*What to do*
Return each line that holds the word "from".

*Dataset records*
★ ★ ★ ★ ★ ★ ★

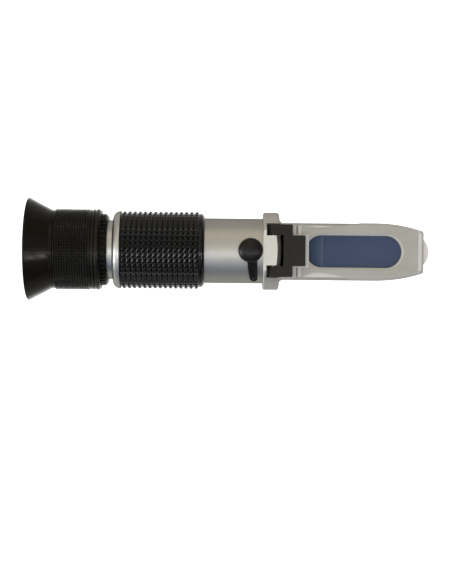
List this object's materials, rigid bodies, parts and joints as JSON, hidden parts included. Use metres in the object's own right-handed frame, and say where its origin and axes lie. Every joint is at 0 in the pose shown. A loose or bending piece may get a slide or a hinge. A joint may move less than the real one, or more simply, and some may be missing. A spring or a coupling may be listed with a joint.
{
  "type": "handheld refractometer",
  "caption": "Handheld optical refractometer: metal barrel with rubber grip, focusing eyepiece with flared eyecup, prism head and hinged daylight plate.",
  "frame": {"origin": "centre of the eyecup's flat rim, on the optical axis", "axes": "+X along the optical axis to the prism's nose, +Z out of the prism's measuring face, +Y across"},
  "size_m": [0.1576, 0.0406, 0.0406],
  "materials": {
    "black_rubber": "matt, finely textured",
    "grip_rubber": "glossy pyramids",
    "plug_rubber": "smooth, glossy",
    "black_plastic": "matt moulded",
    "bracket_black": "satin black, finely textured",
    "satin_chrome": "satin plated, finely brushed",
    "satin_head": "satin plated, bead-blasted",
    "blackened_metal": "blackened, matt",
    "brass": "turned, satin",
    "steel": "bright",
    "bimetal": "rolled strip, satin",
    "lens_glass": "polished",
    "prism_glass": "polished, blue-tinted",
    "frosted_plate": "frosted, with a clear window",
    "seal_rubber": "matt"
  },
  "bodies": {
    "barrel": {"rear_neck": "satin_chrome", "rear_collar": "satin_chrome", "barrel": "satin_chrome", "grip_sleeve": "grip_rubber", "guide_key": "steel", "reticle_cell": "blackened_metal", "reticle": "lens_glass", "reticle_retainer": "blackened_metal", "light_baffle": "blackened_metal", "objective_carrier": "blackened_metal", "calibration_bush": "brass", "return_spring": "steel", "prism_head": "satin_head", "main_prism": "prism_glass", "prism_gasket": "seal_rubber", "head_seal": "seal_rubber", "hinge_pin": "steel"},
    "daylight_cover": {"hinge_bracket": "bracket_black", "daylight_plate": "frosted_plate"},
    "lens_carrier": {"eyepiece_tube": "blackened_metal", "eye_lens": "lens_glass", "lens_spacer": "blackened_metal", "field_lens": "lens_glass", "lens_retainer": "blackened_metal"},
    "focus_ring": {"eyecup": "black_rubber", "eyepiece_cap": "black_plastic", "focus_body": "black_plastic", "knurled_sleeve": "black_rubber"},
    "calibration_screw": {"calibration_screw": "brass"},
    "objective_cell": {"objective_cell": "blackened_metal", "objective_lens": "lens_glass", "objective_retainer": "blackened_metal", "bimetal_strip": "bimetal", "bimetal_screw": "steel"},
    "calibration_plug": {"calibration_plug": "plug_rubber"}
  },
  "joints": [
    {"name": "plate_hinge", "type": "hinge", "parent": "barrel", "child": "daylight_cover", "pos_m": [0.0966, 0, 0.0096], "axis": [0, -1, 0], "range_deg": [0, 95]},
    {"name": "focus_travel", "type": "slide", "parent": "barrel", "child": "lens_carrier", "axis": [1, 0, 0], "range_m": [-0.0025, 0.00184]},
    {"name": "focus_turn", "type": "hinge", "parent": "lens_carrier", "child": "focus_ring", "pos_m": [0, 0, 0], "axis": [1, 0, 0], "range_deg": [-151, 111]},
    {"name": "calibration_turn", "type": "hinge", "parent": "barrel", "child": "calibration_screw", "pos_m": [0.0878, 0, 0.008], "axis": [0, 0, 1], "range_deg": [-360, 360]},
    {"name": "objective_shift", "type": "slide", "parent": "barrel", "child": "objective_cell", "axis": [0, 0, 1], "range_m": [-0.00034, 0.00034], "deforming": ["return_spring"]},
    {"name": "plug_pull", "type": "slide", "parent": "barrel", "child": "calibration_plug", "axis": [0, 0, 1], "range_m": [0, 0.012]}
  ],
  "couplings": [
    {"joint": "focus_turn", "follows": "focus_travel", "rad_per_m": 1047.2},
    {"joint": "calibration_turn", "follows": "objective_shift", "rad_per_m": 17952}
  ]
}
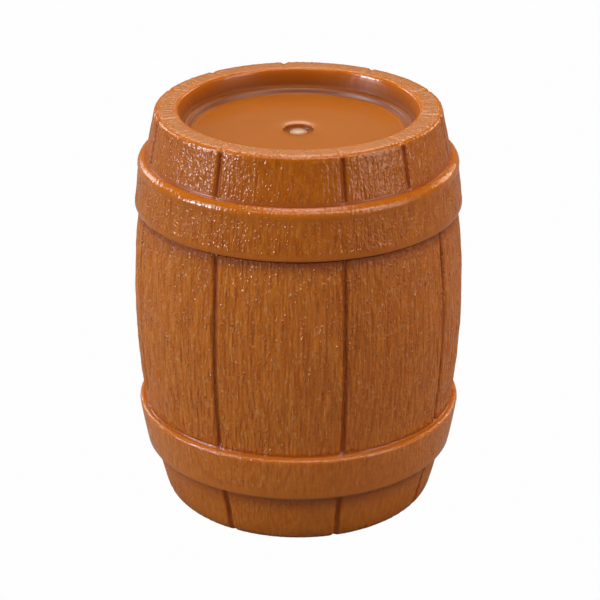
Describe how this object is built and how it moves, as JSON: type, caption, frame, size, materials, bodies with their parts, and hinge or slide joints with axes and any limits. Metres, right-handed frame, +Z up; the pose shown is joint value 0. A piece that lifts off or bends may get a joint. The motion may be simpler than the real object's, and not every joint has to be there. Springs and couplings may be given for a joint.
{
  "type": "barrel container",
  "caption": "Small moulded plastic barrel with wood-look staves and hoops: a cup-shaped body and a push-on lid with a recessed head, closed on a seal ring.",
  "frame": {"origin": "on the barrel's axis, in the plane of the foot ring that it stands on", "axes": "+Z up along the barrel's axis, -Y towards the side that the picture shows, +X to that side's right"},
  "size_m": [0.06, 0.06, 0.0752],
  "materials": {
    "barrel_plastic": "caramel brown moulded plastic with raised vertical wood grain and fine speckle, semi-gloss",
    "lid_plastic": "the same caramel brown plastic, grained outside and smooth and glossy in the recessed head",
    "seal_foam": "pale soft sealing ring, matt"
  },
  "bodies": {
    "barrel": {"barrel_body": "barrel_plastic"},
    "seal": {"seal_ring": "seal_foam"},
    "lid": {"lid": "lid_plastic"}
  },
  "joints": [
    {"name": "lid_lift", "type": "slide", "parent": "barrel", "child": "seal", "axis": [0, 0, 1], "range_m": [0, 0.025]},
    {"name": "lid_turn", "type": "hinge", "parent": "seal", "child": "lid", "pos_m": [0, 0, 0.0651], "axis": [0, 0, 1], "continuous": true}
  ]
}
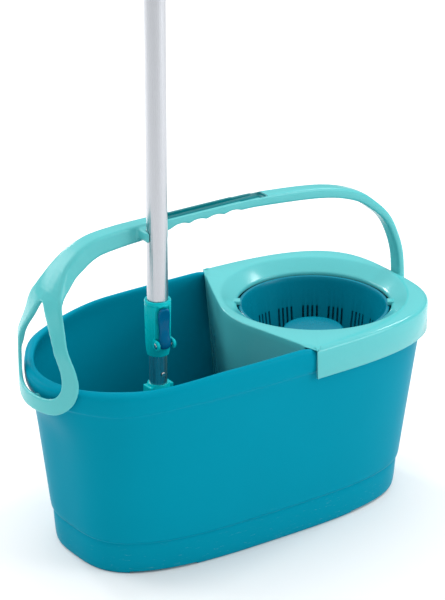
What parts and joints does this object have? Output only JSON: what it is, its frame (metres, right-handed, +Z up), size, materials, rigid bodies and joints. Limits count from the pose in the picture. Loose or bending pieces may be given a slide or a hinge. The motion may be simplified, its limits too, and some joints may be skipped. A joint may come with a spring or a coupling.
{
  "type": "spin mop set",
  "caption": "Spin mop set: oval bucket with pouring spout, swinging carry handle and spinning drain basket, and a telescopic mop with lock lever and tilting strand head.",
  "frame": {"origin": "on the floor, under the middle of the set's box", "axes": "+Z up along the mop's pole, +X from the pouring spout towards the spin basket, -Y the front that the picture shows"},
  "size_m": [0.522, 0.2725, 1.0792],
  "materials": {
    "petrol_plastic": "satin moulded polypropylene, petrol blue",
    "turquoise_plastic": "satin moulded polypropylene, light turquoise",
    "teal_plastic": "satin moulded plastic, teal",
    "dark_petrol_plastic": "satin moulded polypropylene, dark petrol blue",
    "blue_plastic": "glossy moulded plastic, deep blue",
    "white_plastic": "plain bearing plastic",
    "grey_plastic": "moulded plastic, dark grey",
    "aluminium": "drawn and brushed tube",
    "steel": "plain bright steel",
    "microfibre": "looped microfibre strands"
  },
  "bodies": {
    "bucket_set": {"bucket": "petrol_plastic", "spin_insert": "turquoise_plastic", "pivot_post": "petrol_plastic", "basket_spindle": "steel", "thrust_washer": "white_plastic"},
    "basket": {"spin_basket": "dark_petrol_plastic", "basket_bush": "white_plastic"},
    "handle": {"carry_handle": "turquoise_plastic"},
    "mop_carrier": {"guide_bush": "white_plastic"},
    "mop_pole": {"lower_tube": "aluminium", "collar_socket": "teal_plastic", "lever_pin": "steel", "rod_anchor": "grey_plastic", "spiral_rod": "steel", "telescope_collar": "teal_plastic"},
    "lever": {"lock_lever": "blue_plastic"},
    "shoe": {"lock_shoe": "grey_plastic"},
    "upper_pole": {"upper_tube": "aluminium", "telescope_plug": "grey_plastic", "upper_grip": "teal_plastic", "hanging_cap": "teal_plastic"},
    "mop_shaft": {"inner_tube": "aluminium", "drive_nut": "white_plastic", "clutch_ring": "steel", "clutch_spring": "steel", "head_socket": "teal_plastic", "head_pin": "steel"},
    "button": {"snap_button": "steel"},
    "mop_head": {"mop_plate": "grey_plastic", "strand_ring": "grey_plastic", "mop_strands": "microfibre"}
  },
  "joints": [
    {"name": "handle_swing", "type": "hinge", "parent": "bucket_set", "child": "handle", "pos_m": [0, 0, 0.212], "axis": [-1, 0, 0], "range_deg": [0, 112]},
    {"name": "basket_spin", "type": "hinge", "parent": "bucket_set", "child": "basket", "pos_m": [0.1304, 0, 0.17], "axis": [0, 0, 1], "continuous": true},
    {"name": "mop_lift", "type": "slide", "parent": "bucket_set", "child": "mop_carrier", "axis": [0, 0, 1], "range_m": [0, 0.02]},
    {"name": "pump_stroke", "type": "slide", "parent": "mop_carrier", "child": "mop_pole", "axis": [0, 0, 1], "range_m": [-0.018, 0.045]},
    {"name": "head_spin", "type": "hinge", "parent": "mop_carrier", "child": "mop_shaft", "pos_m": [-0.109, -0.027, 0.2], "axis": [0, 0, 1], "range_deg": [-272, 110]},
    {"name": "head_tilt", "type": "hinge", "parent": "mop_shaft", "child": "mop_head", "pos_m": [-0.109, -0.027, 0.178], "axis": [1, 0, 0], "range_deg": [-1.5, 10]},
    {"name": "lever_flip", "type": "hinge", "parent": "mop_pole", "child": "lever", "pos_m": [-0.11157, -0.04532, 0.258], "axis": [0.9903, -0.1392, 0], "range_deg": [0, 100]},
    {"name": "shoe_slide", "type": "slide", "parent": "mop_pole", "child": "shoe", "axis": [-0.1392, -0.9903, 0], "range_m": [0, 0.0006]},
    {"name": "pole_extend", "type": "slide", "parent": "mop_pole", "child": "upper_pole", "axis": [0, 0, 1], "range_m": [0, 0.24]},
    {"name": "button_press", "type": "slide", "parent": "mop_shaft", "child": "button", "axis": [0, 1, 0], "range_m": [0, 0.0013], "stiffness_N_per_m": 300, "springref_m": -0.002}
  ],
  "couplings": [
    {"joint": "head_spin", "follows": "pump_stroke", "rad_per_m": -104.72},
    {"joint": "shoe_slide", "follows": "lever_flip", "m_per_rad": 0.0003}
  ]
}
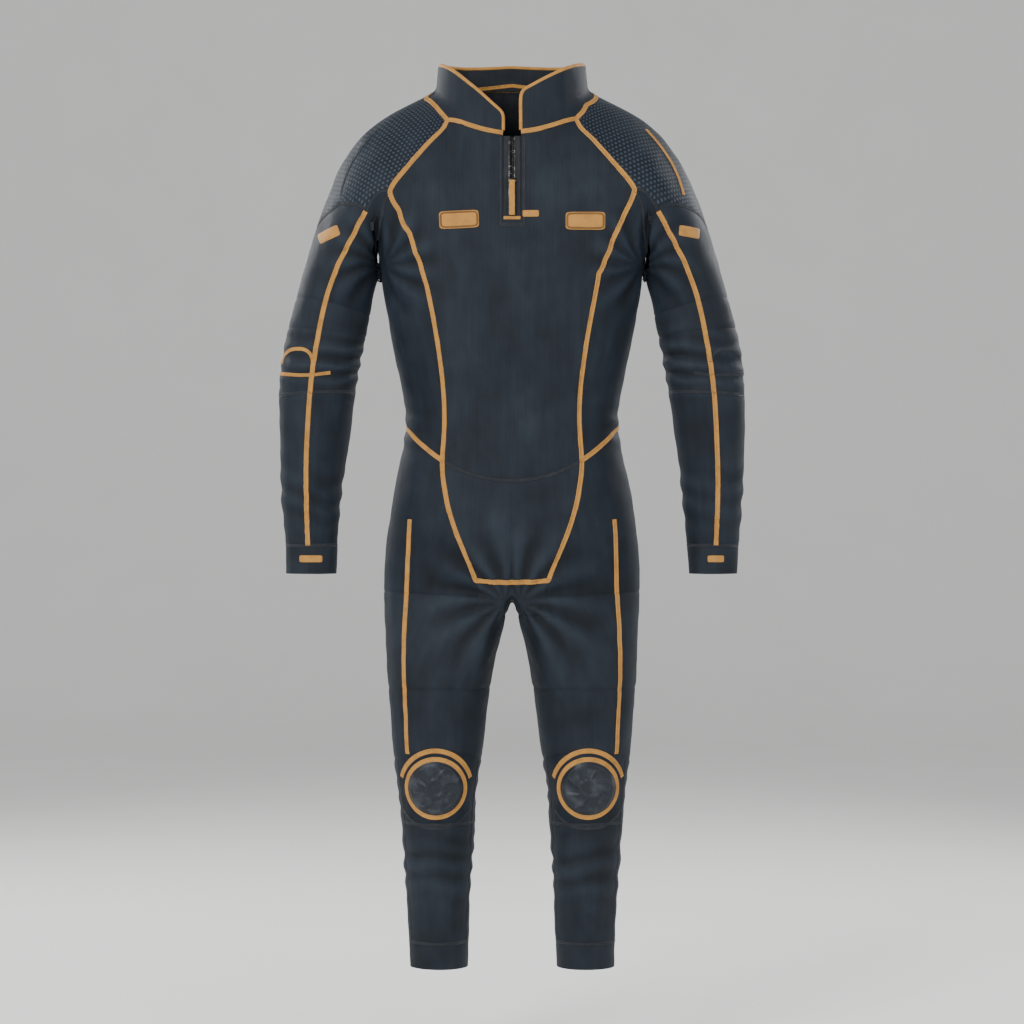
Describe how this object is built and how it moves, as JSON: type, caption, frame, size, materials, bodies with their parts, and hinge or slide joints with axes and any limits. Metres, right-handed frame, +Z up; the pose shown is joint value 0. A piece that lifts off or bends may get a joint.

★ ★ ★ ★ ★ ★ ★

*Written solution*
What parts and joints does this object have? Output only JSON: what it is, its frame (metres, right-handed, +Z up), size, materials, rigid bodies and joints. Limits count from the pose in the picture. Loose or bending pieces may be given a slide or a hinge. The motion may be simplified, its limits too, and some joints may be skipped. A joint may come with a spring or a coupling.
  "frame": {"origin": "on the floor, under the middle of the set's box", "axes": "+Z up along the mop's pole, +X from the pouring spout towards the spin basket, -Y the front that the picture shows"},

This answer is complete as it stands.